L'initiative dirigée par le PNUD vise à réduire les tensions liées aux ressources et la dégradation des terres en améliorant la gestion communautaire des ressources naturelles et en promouvant et des emplois verts et des moyens de subsistance résilients face au changement climatique.
Prévenir l'insécurité climatique future
Dans le cadre du Mécanisme de sécurité climatique, le PNUD travaille avec ses partenaires pour faire progresser la prévention et maintenir la paix dans un monde en proie au changement climatique. L'offre du PNUD en matière de crises renforce la nécessité de répondre à l'urgence climatique pour mettre fin aux conflits et les anticiper.
Lors de la COP27, le PNUD a soutenu le lancement de l'initiative Climate Response for Sustaining Peace (Réponse climatique pour le maintien de la paix, qui vise à faire en sorte que les réponses climatiques contribuent à une paix et à un développement durables. En 2023, la Déclaration de la COP28 sur le climat, l'aide d'urgence, le relèvement et la paix a été entérinée par l'organisation en soutien aux pays et communautés les plus vulnérables.
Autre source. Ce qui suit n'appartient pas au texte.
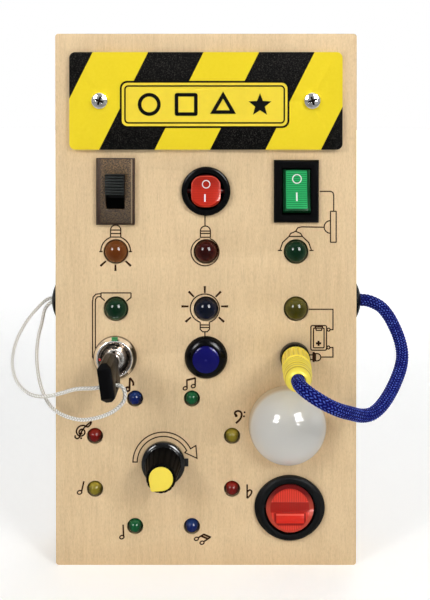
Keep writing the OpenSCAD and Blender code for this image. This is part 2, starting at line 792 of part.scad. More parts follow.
module board_spacers() color("white") on_face() board_screw_places()
    ring_of(-panel_t - board_drop, -panel_t, spacer_d, spacer_bore);

module board_screws() color(steel) on_face() board_screw_places()
    translate([0, 0, -board_depth]) rotate([180, 0, 0])
        screw(board_screw_d, board_screw_l, board_screw_head_d, board_screw_head_t);

// ---------- key lock ----------

module lock_barrel() color(steel) on_face(lock_x, lock_z) difference() {
    union() {
        rotate_extrude() polygon([[0, 0], [lock_d / 2, 0], [lock_d / 2, 0.8], [lock_d / 2 - 1.8, lock_t],
            [0, lock_t]]);
        post(-barrel_depth, 0, barrel_d);
    }
    rotate_extrude() polygon([[0, lock_t - 0.8], [lock_d / 2 - 3, lock_t - 0.8],
        [lock_d / 2 - 2.4, lock_t + small], [0, lock_t + small]]);
    post(-plug_depth, lock_t + 1, lock_plug_d + 2 * running_gap);
    post(-barrel_depth - 1, 0, tail_d + 2 * running_gap);
    translate([-1.2, lock_notch_up, 0]) block(lock_t - 2.2, lock_t + 1, 3.6, 1.8);
}

module lock_nut() color(steel) on_face(lock_x, lock_z) hex_nut(-panel_t - nut_t, nut_t, nut_d, barrel_d);

module lock_plug() color([0.6, 0.6, 0.62]) on_face(lock_x, lock_z) difference() {
    union() {
        post(running_gap - plug_depth, plug_top, lock_plug_d);
        post(-tail_depth, small - plug_depth + running_gap, tail_d);
    }
    rotate([0, 0, key_lean]) {
        ring_of(-shank_depth - guide_gap, plug_top + 1, shank_d + 2 * guide_gap, keyway_post_d);
        translate([0, shank_d / 2, 0])
            block(-lug_l - guide_gap, plug_top + 1, lug_w + 2 * guide_gap, lug_w + 2 * guide_gap);
    }
}

module lock_contact_block() color(black) on_face(lock_x, lock_z) difference() {
    post(-block_depth, -barrel_depth, block_d);
    post(-tail_depth - running_gap, 1 - barrel_depth, tail_d + 2 * running_gap);
}

module key_shank() color(steel) on_face(lock_x, lock_z) rotate([0, 0, key_lean]) {
    difference() {
        post(-shank_depth, key_out - bow_l + shank_in_bow, shank_d);
        post(-shank_depth - 1, plug_top + 1, keyway_post_d + 2 * guide_gap);
    }
    translate([0, shank_d / 2, 0]) block(-lug_l, 0, lug_w, lug_w);
}

// Outline of the bow from its side: across is its height, up is the way out of the lock
module bow_outline() {
    low = key_out - bow_l;
    half = bow_h / 2;
    translate([-bow_drop, 0]) polygon([[bow_shoulder - half, low], [half - bow_shoulder, low],
        [half, low + bow_shoulder], [half, key_out - bow_chamfer], [half - bow_chamfer, key_out],
        [bow_chamfer - half, key_out], [-half, key_out - bow_chamfer], [-half, low + bow_shoulder]]);
}

// Outline of the bow from the front
module bow_section() {
    half_t = bow_t / 2;
    half_h = bow_h / 2;
    translate([0, -bow_drop]) polygon([[bow_bevel - half_t, -half_h], [half_t - bow_bevel, -half_h],
        [half_t, bow_bevel - half_h], [half_t, half_h - bow_bevel], [half_t - bow_bevel, half_h],
        [bow_bevel - half_t, half_h], [-half_t, half_h - bow_bevel], [-half_t, bow_bevel - half_h]]);
}

module key_bow() color(black) on_face(lock_x, lock_z) rotate([0, 0, key_lean]) difference() {
    intersection() {
        rotate([90, 0, 90]) linear_extrude(bow_t, center = true) bow_outline();
        linear_extrude(key_out + 1) bow_section();
    }
    post(key_out - bow_l - 1, key_out - bow_l + shank_in_bow, shank_d);
    translate([0, -bow_hole_drop, bow_hole_out]) rotate([0, 90, 0])
        cylinder(h = bow_t + 2, d = bow_hole_d, center = true);
}

// ---------- push button ----------

module push_button_body() color(black) on_face(0, lock_z) difference() {
    union() {
        rotate_extrude() intersection() {
            translate([button_d / 2 - button_rim_t - 1, -1]) circle(r = button_rim_t + 1);
            translate([4, 0]) square([button_d, button_rim_t]);
        }
        post(-button_barrel_depth, 0, button_barrel_d);
    }
    post(-button_floor, button_rim_t + 1, cap_d + 2 * guide_gap);
    post(-cap_stem_depth - cap_travel - 1, 0, cap_stem_d + 2 * running_gap);
}

module push_button_nut() color(black) on_face(0, lock_z)
    hex_nut(-panel_t - nut_t, nut_t, nut_d, button_barrel_d);

module push_button_cap() color([0.14, 0.1, 0.5]) on_face(0, lock_z) {
    rotate_extrude() {
        translate([0, -cap_base]) square([cap_d / 2, cap_top + cap_base - 1.2]);
        intersection() {
            translate([0, cap_top - 18]) circle(r = 18, $fn = 128);
            translate([0, cap_top - 2]) square([cap_d / 2, 2]);
        }
    }
    post(-cap_stem_depth, -cap_base + small, cap_stem_d);
}

spring_low = spring_wire / 2 - button_floor;
spring_high = -cap_base - spring_wire / 2;
module push_button_spring() color(steel) on_face(0, lock_z)
    tube([for (k = [0:12 * spring_turns]) [spring_d / 2 * cos(30 * k), spring_d / 2 * sin(30 * k),
        spring_low + (spring_high - spring_low) * k / (12 * spring_turns)]], spring_wire, 6, [0, 0, 1]);

// ---------- socket, plug and cord ----------

module socket_body() color(black) on_face(socket_x, socket_z) difference() {
    union() {
        rotate_extrude() polygon([[0, 0], [socket_d / 2, 0], [socket_d / 2, socket_rim_t - 0.8],
            [socket_d / 2 - 0.8, socket_rim_t], [0, socket_rim_t]]);
        post(-socket_depth, 0, socket_barrel_d);
    }
    post(-pin_depth - 1, socket_rim_t + 1, pin_d + 2 * running_gap);
}

module socket_nut() color(steel) on_face(socket_x, socket_z)
    hex_nut(-panel_t - nut_t, nut_t, socket_nut_d, socket_barrel_d);

// The moulded shell stands a little crooked on its straight pin
module leaning() translate([0, 0, plug_base]) rotate([0, -plug_lean, 0]) translate([0, 0, -plug_base])
    children();

module plug_shell() color(yellow) on_face(socket_x, socket_z) difference() {
    leaning() difference() {
        rotate_extrude() polygon([[0, plug_base], [collar_d / 2 - 0.6, plug_base],
            [collar_d / 2, plug_base + 0.6], [collar_d / 2, collar_top - 0.8], [collar_d / 2 - 0.8, collar_top],
            [6, collar_top], [6, neck_foot], [6.3, 25.7], [6.3, 27.2], [6, 27.7], [6, 28.4], [6.3, 28.9],
            [6.3, 30.4], [6, 30.9], [6, 31.6], [6.3, 32.1], [6.3, 33.6], [6, 34.1], [6, 35], [6, 38.4],
            [5.7, 40.6], [5.1, 42.2], [4.3, 43.2], [cord_d / 2 + 0.2, plug_out - 0.2], [0, plug_out - 0.2]]);
        post(cord_seat, plug_out + 1, cord_d + 0.4);
        for (turn = [0:20:340]) rotate([0, 0, turn]) translate([collar_d / 2 + 0.25, 0, 0])
            post(plug_base + 1.2, collar_top - 1.6, 1.3);
    }
    post(plug_base - 1, pin_in_plug, pin_d);
}

module plug_pin() color(steel) on_face(socket_x, socket_z) {
    post(1 - pin_depth, pin_in_plug, pin_d);
    translate([0, 0, -pin_depth]) cylinder(h = 1, d1 = pin_d - 1.6, d2 = pin_d);
}

module blue_cord() color([0.08, 0.1, 0.6]) tube(blue_route, cord_d, 12, [0, 0, 1]);

module key_string() color([0.88, 0.87, 0.83]) tube(string_route, string_d, 8, [0, 0, 1]);

module grommet(hole_h, hole_w) rotate([0, 90, 0]) difference() {
    union() {
        rotate_extrude() intersection() {
            translate([0, grommet_top - grommet_dome_r]) circle(r = grommet_dome_r);
            square([grommet_d / 2, grommet_top]);
        }
        post(-grommet_depth, 0, side_hole_d);
        post(-rail_t - grommet_lip, -rail_t, side_hole_d + 2.4);
    }
    translate([0, 0, -grommet_depth - 1]) linear_extrude(grommet_depth + grommet_top + 2)
        rounded(hole_h, hole_w, hole_w / 2 - small);
}

module side_grommets() color(black) {
    translate([board_w / 2, face_y + side_back, side_z])
        grommet(cord_d + 2 * guide_gap, cord_d + 2 * guide_gap);
    translate([-board_w / 2, face_y + side_back, side_z]) mirror([1, 0, 0])
        grommet(string_gap + string_d + 2 * guide_gap, string_d + 2 * guide_gap);
}

// ---------- knob ----------

module knob() color(black) on_face(knob_x, knob_z) difference() {
    rotate_extrude() polygon([[0, skirt_base], [skirt_d / 2, skirt_base], [skirt_d / 2, skirt_t - 0.6],
        [skirt_d / 2 - 0.6, skirt_t], [knob_base_d / 2, skirt_t + 0.4], [knob_head_d / 2, knob_top - 0.5],
        [knob_head_d / 2 - 0.5, knob_top], [0, knob_top]]);
    post(skirt_base - 1, 5, pot_nut_d + 1.4);
    post(skirt_base - 1, shaft_top, shaft_d);
    for (turn = [0:360 / knob_flutes:359]) rotate([0, 0, turn])
        translate([knob_base_d / 2 + 0.35, 0, skirt_t + 1]) rotate([0, -knob_lean, 0]) post(0, 30, flute_d);
    translate([0, 0, knob_top - knob_cap_t]) linear_extrude(knob_cap_t + 1) cap_outline();
}

// A disc with a pointer on one side
module cap_outline() rotate([0, 0, 90 - pointer_angle]) {
    circle(d = knob_cap_d);
    polygon([for (a = [-50, 50]) knob_cap_d / 2 * [cos(a), sin(a)], [-1, 0]]);
    polygon([knob_cap_d / 2 * [cos(50), sin(50)], knob_cap_d / 2 * [cos(50), -sin(50)],
        [knob_head_d / 2 + 0.2, -0.5], [knob_head_d / 2 + 0.2, 0.5]]);
}

module knob_cap() color(yellow) on_face(knob_x, knob_z)
    translate([0, 0, knob_top - knob_cap_t]) linear_extrude(knob_cap_t + 0.4) cap_outline();

module knob_shaft() color(steel) on_face(knob_x, knob_z) post(-pot_depth + shaft_foot, shaft_top, shaft_d);

module potentiometer() color([0.3, 0.3, 0.3]) on_face(knob_x, knob_z) difference() {
    union() {
        post(-pot_depth, -panel_t, pot_d);
        post(-panel_t, bushing_top, bushing_d);
        translate([pot_lug_x, 0, 0]) block(-panel_t, 0.4, pot_lug_w, pot_lug_h);
        translate([0, -pot_lug_h / 2, -panel_t - 1.2]) cube([pot_lug_x + pot_lug_w / 2, pot_lug_h, 1.2]);
        for (x = [-5, 0, 5]) translate([x, -pot_d / 2, 0]) block(-pot_depth + 1, -pot_depth + 2, 1.4, 10);
    }
    post(-pot_depth + shaft_foot - running_gap, bushing_top + 1, shaft_d + 2 * running_gap);
}

module potentiometer_nut() color(steel) on_face(knob_x, knob_z) hex_nut(0, pot_nut_t, pot_nut_d, bushing_d);

// ---------- lamp ----------

module lamp_dome() color([0.85, 0.84, 0.82]) on_face(lamp_x, lamp_z) difference() {
    union() {
        post(0, lamp_rise, lamp_d);
        intersection() {
            translate([0, 0, lamp_rise]) sphere(d = lamp_d);
            post(0, lamp_d, lamp_d + 2);
        }
        post(-lamp_neck_depth, small, lamp_neck_d);
    }
    intersection() {
        translate([0, 0, lamp_rise]) sphere(d = lamp_d - 2 * lamp_wall);
        post(lamp_wall, lamp_d, lamp_d);
    }
    post(-lamp_neck_depth - 1, lamp_wall + 1, lamp_neck_d - 2 * lamp_wall);
}

// Cap behind the panel that clamps the dome's neck and carries its light
module lamp_holder() color("white") on_face(lamp_x, lamp_z) {
    ring_of(-lamp_neck_depth, -panel_t, lamp_holder_d, lamp_neck_d);
    post(-lamp_neck_depth - lamp_floor_t, -lamp_neck_depth, lamp_holder_d);
    block(-lamp_neck_depth - small, 2 - lamp_neck_depth, 5, 5);
}

front_panel();
left_rail();
right_rail();
top_rail();
bottom_rail();
back_panel();
battery_door();
back_screws();
battery_holder();
batteries();
sign_plate();
sign_screws();
slide_switch_bezel();
slide_switch_case();
slide_switch_slider();
round_rocker_body();
round_rocker_paddle();
rect_rocker_body();
rect_rocker_paddle();
rect_rocker_lens();
big_rocker_body();
big_rocker_paddle();
switch_terminals();
orange_light();
red_light();
green_lights();
blue_light();
olive_light();
small_green_lights();
small_red_lights();
small_blue_lights();
small_olive_lights();
light_board();
ring_board();
board_spacers();
board_screws();
lock_barrel();
lock_nut();
lock_plug();
lock_contact_block();
key_shank();
key_bow();
push_button_body();
push_button_nut();
push_button_cap();
push_button_spring();
socket_body();
socket_nut();
plug_shell();
plug_pin();
blue_cord();
key_string();
side_grommets();
knob();
knob_cap();
knob_shaft();
potentiometer();
potentiometer_nut();
lamp_dome();
lamp_holder();
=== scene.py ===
"""Wooden busy board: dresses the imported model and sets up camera, light and floor, in the CAD frame."""
import json
import random
from math import atan, cos, floor, hypot, pi, radians, sin, tan

import bmesh
import bpy
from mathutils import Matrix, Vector


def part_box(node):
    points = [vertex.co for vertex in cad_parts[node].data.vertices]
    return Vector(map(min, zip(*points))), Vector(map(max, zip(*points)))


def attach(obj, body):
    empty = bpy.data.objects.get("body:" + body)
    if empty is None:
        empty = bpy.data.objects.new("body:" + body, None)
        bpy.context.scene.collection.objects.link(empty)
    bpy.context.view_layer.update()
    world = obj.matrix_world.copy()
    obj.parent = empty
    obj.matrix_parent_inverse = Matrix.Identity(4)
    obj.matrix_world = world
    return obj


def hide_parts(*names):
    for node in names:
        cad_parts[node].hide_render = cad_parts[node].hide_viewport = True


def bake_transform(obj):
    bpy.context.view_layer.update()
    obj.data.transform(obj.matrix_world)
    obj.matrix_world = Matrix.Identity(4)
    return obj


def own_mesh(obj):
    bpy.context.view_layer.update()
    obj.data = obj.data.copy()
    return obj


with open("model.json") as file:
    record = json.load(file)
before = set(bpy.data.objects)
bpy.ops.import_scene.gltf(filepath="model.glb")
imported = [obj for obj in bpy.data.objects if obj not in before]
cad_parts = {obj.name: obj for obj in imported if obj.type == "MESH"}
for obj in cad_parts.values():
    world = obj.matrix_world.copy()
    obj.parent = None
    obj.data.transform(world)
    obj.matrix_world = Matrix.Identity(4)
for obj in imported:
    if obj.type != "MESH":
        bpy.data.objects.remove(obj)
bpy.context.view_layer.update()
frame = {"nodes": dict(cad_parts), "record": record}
NODES = frame["nodes"]
MM = 0.001
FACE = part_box("front_panel")[0].y


def centre_of(node):
    """The middle of a node's box, as (x, z) in mm."""
    low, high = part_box(node)
    return (low.x + high.x) / 2 / MM, (low.z + high.z) / 2 / MM


def half_size(node):
    """Half a node's width and half its height, in mm."""
    low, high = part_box(node)
    return (high.x - low.x) / 2 / MM, (high.z - low.z) / 2 / MM


def top_of(node):
    """How far a node reaches in front of the face, in mm."""
    return (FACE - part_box(node)[0].y) / MM


def add_object(name, data):
    obj = bpy.data.objects.new(name, data)
    bpy.context.scene.collection.objects.link(obj)
    return obj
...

Dans 120 pays et territoires, dont 46 en situation de fragilité et touchés par des conflits, le PNUD travaille en étroite collaboration avec les autorités et les communautés locales pour améliorer la sécurité climatique et aider les pays à réaliser les 17 Objectifs de développement durable.
Que ce soit dans une petite communauté insulaire du Pacifique ou dans des pays en proie à des conflits prolongés, l'action en matière de sécurité climatique s'est avérée essentielle pour éviter le risque d'attisement des tensions sociales et contribuer à assurer un avenir durable pour tous.